Fermentation is done with ambient yeasts, 30% whole cluster and then aged for 15 months in 35% new French oak barrels.
Pinot Noir `Dumb Ox` Eola-Amity Hills
In the heart of the Eola Springs Vineyard is a single block of un-grafted Pommard clone Pinot Noir. The block, nicknamed Dumb Ox, was named after Thomas Aquinas, a theologian philosopher known for being both brilliant and enigmatic, just like the Pinot Noir from this block. The vineyard faces south and is located on the western slope of the Eola-Amity Hills AVA. The block itself sits on a ribbon of marine sediment that runs through this site, rare for the Eola-Amity Hills.
The wine is fermented with indigenous yeast, aged in 35% new oak and is not filtered or fined prior to bottling.
The white wines at Walter Scott are all whole cluster pressed and after settling go straight to barrel with substantial lees. Everything is barrel fermented with indigenous yeast. The range of new oak barrels is around 40%. The wines are stirred minimally and 100% malo is achieved. The wines remain aging in barrel for 11 months before finishing in stainless steel.
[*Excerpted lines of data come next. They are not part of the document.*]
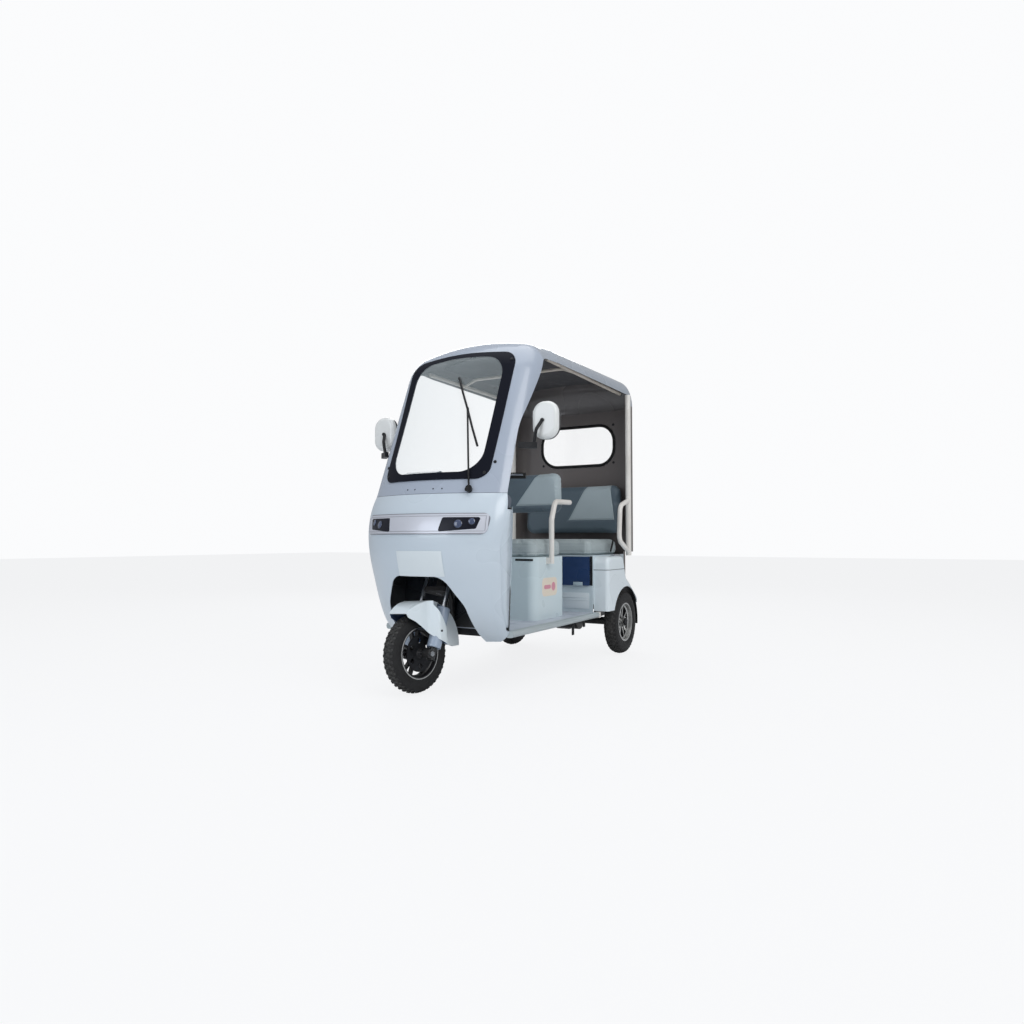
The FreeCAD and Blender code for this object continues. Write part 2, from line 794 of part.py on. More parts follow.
def rear_wall():
    big = wall_solid(0)
    shell = big.cut(wall_solid(skin, roof_depth + 15)).cut(door_edge())
    pane = wall_solid(skin).cut(wall_solid(skin + 4, roof_depth + 15))
    return {
        "rear_wall": shell.cut(rear_window_outline()),
        "rear_window": pane.common(rear_window_outline(18)),
    }


def lamp_cut(grow=0):
    low = parting_height - 208 - grow
    high = parting_height - 103 + grow
    outline = [(-372 - grow, low), (-385 - grow, high), (385 + grow, high), (372 + grow, low)]
    return front_prism(outline, 30 + grow / 2, 400, 1200)


def lamps():
    """A flush band across the nose with a dark lamp unit let into each end of it."""
    layer = nose_solid(-lamp_plate).cut(nose_solid(0, nose_depth + 20))
    layer = layer.common(block((680, 1200), (-600, 600), (parting_height - 308, parting_height - 8)))
    band = layer.common(lamp_cut())
    units = []
    for side in (-1, 1):
        low = parting_height - 196
        high = parting_height - 124
        outline = [(side * 150, low), (side * 165, high), (side * 345, high), (side * 328, low + 14)]
        units.append(front_prism(outline, 9, 400, 1200))
    return {
        "lamp_band": band.cut(units),
        "headlamps": Part.Compound([band.common(unit) for unit in units]),
    }


def seat_pedestal():
    """A hollow box on the floor that carries the driver's cushion."""
    top = cushion_bottom - seat_gap
    half = pedestal_half_width
    outline = [(pedestal_back, -half), (pedestal_back, half), (pedestal_front, half),
               (pedestal_front, -half)]
    inset = [(x + (skin if x < 0 else -skin), y + (skin if y < 0 else -skin)) for x, y in outline]
    outer = plan_prism(outline, [20, 20, 55, 55], floor_height, top)
    inner = plan_prism(inset, [16, 16, 51, 51], floor_height - 1, top - skin)
    return outer.cut(inner)


def battery_block():
    ends = (pedestal_back + 50, pedestal_front - 45)
    return block(ends, (-200, 200), (floor_height, cushion_bottom - 110))


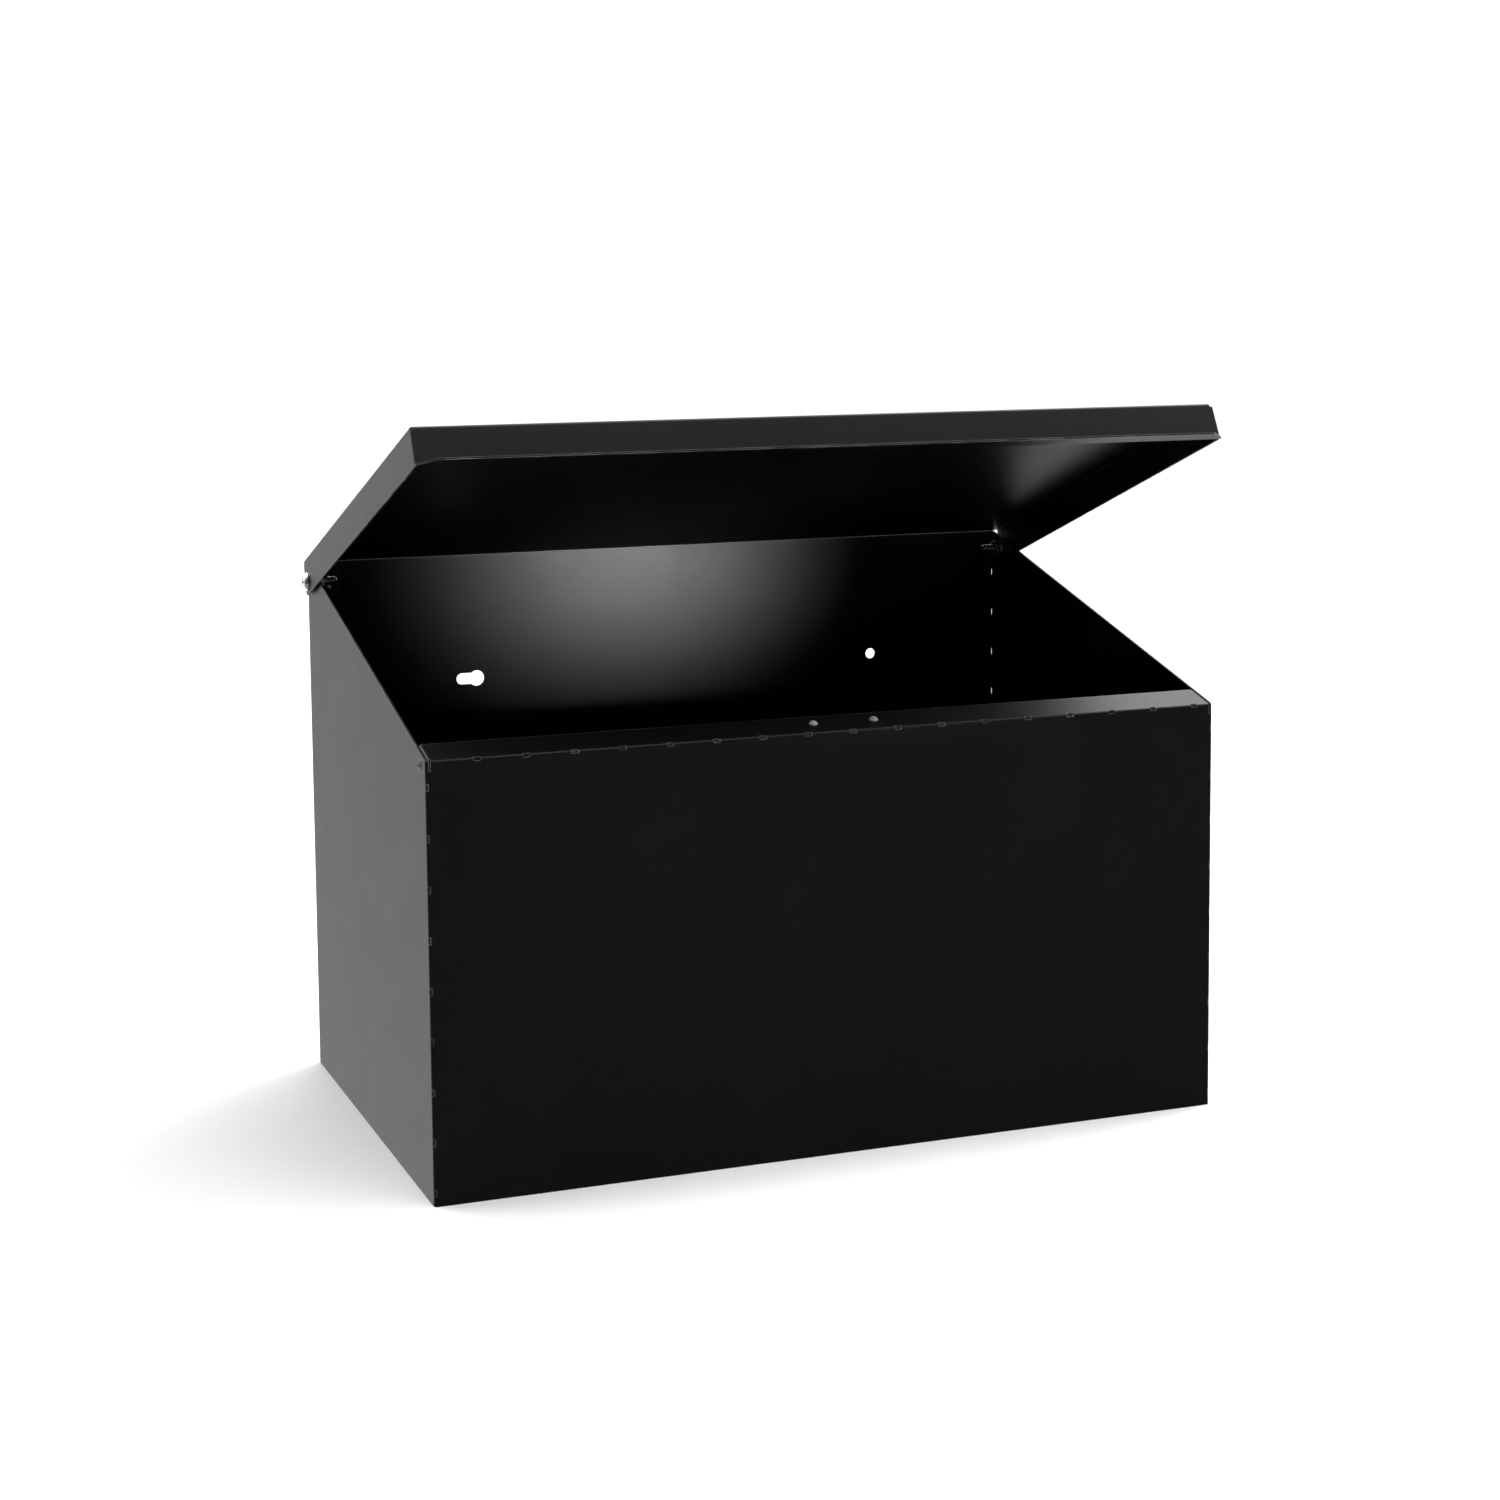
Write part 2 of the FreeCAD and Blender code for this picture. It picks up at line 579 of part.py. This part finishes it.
def blind_rivet(grip, sunk):
    """Tubular rivet with its head at z = 0 and above, or sunk to just below it."""
    if sunk:
        head = Part.makeCone(RIVET_RADIUS, RIVET_SUNK_RADIUS, RIVET_SUNK_DEPTH, V(0, 0, -RIVET_SUNK_DEPTH))
    else:
        head = dome(RIVET_HEAD_RADIUS, RIVET_HEAD_HEIGHT)
    shank = Part.makeCylinder(RIVET_RADIUS, grip + 1, V(0, 0, -grip - 1))
    half_bulb = RIVET_BULB_LENGTH / 2
    belly = Part.makeCylinder(RIVET_BULB_RADIUS, half_bulb, V(0, 0, -grip - half_bulb))
    taper = Part.makeCone(RIVET_RADIUS, RIVET_BULB_RADIUS, half_bulb)
    taper.translate(V(0, 0, -grip - RIVET_BULB_LENGTH))
    length = grip + RIVET_BULB_LENGTH
    bore = Part.makeCylinder(MANDREL_RADIUS + RIVET_HOLE_GAP, length + 2, V(0, 0, -length))
    return merged([head, shank, belly, taper]).cut(bore)


def rivet_mandrel(grip):
    """Broken pin left in a blind rivet, with its head against the bulb."""
    tail = -grip - RIVET_BULB_LENGTH
    pin = Part.makeCylinder(MANDREL_RADIUS, -MANDREL_RECESS - tail, V(0, 0, tail))
    cap = aimed(dome(MANDREL_HEAD_RADIUS, MANDREL_HEAD_HEIGHT), V(0, 0, tail), V(0, 0, -1))
    return merged([pin, cap])


def lip_rivet_place():
    """Centre of the rivet through the right side and the lip's tab."""
    return V(HALF_WIDTH, FRONT_Y + LIP_RIVET_DEPTH, LIP_RIVET_HEIGHT + BASE_Z)


def lip_rivet():
    """Domed rivet that ties the right tab of the front lip to the side."""
    return aimed(blind_rivet(2 * SHEET + LAYER_GAP, False), lip_rivet_place(), V(1, 0, 0))


def lip_rivet_mandrel():
    """Pin of the right lip rivet."""
    return aimed(rivet_mandrel(2 * SHEET + LAYER_GAP), lip_rivet_place(), V(1, 0, 0))


def rear_seam_pieces(piece):
    """The same piece at each place along the rear seam."""
    return Part.makeCompound([aimed(piece, place, V(0, 1, 0)) for place in seam_rivet_places()])


def lid_buffer(place):
    """Rubber dome on the front lip, held by a barb below it."""
    cap = dome(BUFFER_RADIUS, BUFFER_HEIGHT)
    stem_length = SHEET + BUFFER_BARB_HEIGHT
    stem = Part.makeCylinder(BUFFER_STEM_RADIUS, stem_length, V(0, 0, -stem_length))
    barb = Part.makeCone(BUFFER_STEM_RADIUS / 2, BUFFER_BARB_RADIUS, BUFFER_BARB_HEIGHT)
    barb.translate(V(0, 0, -stem_length))
    stem = stem.common(merged([barb, Part.makeCylinder(BUFFER_STEM_RADIUS, SHEET, V(0, 0, -SHEET))]))
    lip_normal = V(0, -math.sin(SLOPE), math.cos(SLOPE))
    return aimed(merged([cap, stem, barb]), place, lip_normal)


def save(name, shape):
    """One STEP file for one named piece."""
    shape.exportStep("parts/" + name + ".step")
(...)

Willamette Valley Chardonnay la Combe Verte
The youngest vines of all the Chardonnay sites Ken and Erica work with go into this.
Chardonnay `Cuvee Anne`
The Cuvée Anne Chardonnay is blended from Ken and Erica's best Chardonnay sites, including Freedom Hill, X Novo, Sojourner and Vojtilla Vineyards. It is a reserve blend that represents their vision of Willamette Valley Chardonnay.
The juice was fermented with ambient yeast, minimal bâtonnage and aged in a mix of new and neutral 500 & 350 liter barrels for 12 months. The wine is finally racked and blended to stainless steel for an additional 3 months prior to bottling.
Chardonnay `Freedom Hill`
The Dusschee Family has been growing Chardonnay longer than most, putting lots of care into growing the best fruit possible since 1981. In 2012 Ken and Erica were lucky enough to start working with their fruit, getting access to one acre of Chardonnay and one acre of Pinot Noir. Today they now get three separate blocks of Chardonnay and three blocks of Pinot Noir in an effort to diversify the clones and blocks for co-fermentation. The site is now farmed by second generation Dustin Duscchee who is farming sustainably without irrigation, and is now moving towards organic.
The wine is fermented with ambient yeast and minimal bâtonnage. It is aged in a new 500L puncheon, a once-filled puncheon and neutral puncheon for 12 months. The wine is racked and blended to stainless steel for an additional 3 months prior to bottling.
Chardonnay `Vojtilla Vineyard` Chehalem Mountains
This little vineyard nestled in the Chehalem Mountains, was meticulously planted in 1990 to a plethora of varietals, but the Pinot Noir & Chardonnay have caught the attention of winemakers. The vineyard has a Southeast exposure, sliding down Ladd Hill on a gentle slope, and is so tidy that you feel as if you should take your shoes off to walk in it.
Chardonnay `X Novo Vineyard` Eola-Amity Hills
In 2010 famed California Cabernet Winemaker, Craig Williams came to Oregon and purchased a few pieces of land and began planting vineyards. What he did would turn heads as he took an incredible site, facing east in the Eola-Amity Hills, and planted it to Pinot Noir and Chardonnay. (But that's not what got people talking.) The clonal selection that he planted was the special part. The Chardonnay block that Ken and Erica work with is planted to fifteen different clones of Chardonnay. It is one of the most unique sites in Oregon, if not the West Coast.
This wine is fermented with ambient yeast and minimal bâtonnage. It is aged in a mix of new and neutral 500 & 350 liter barrels for 12 months. The wine is racked and blended to stainless steel for an additional 3 months prior to bottling.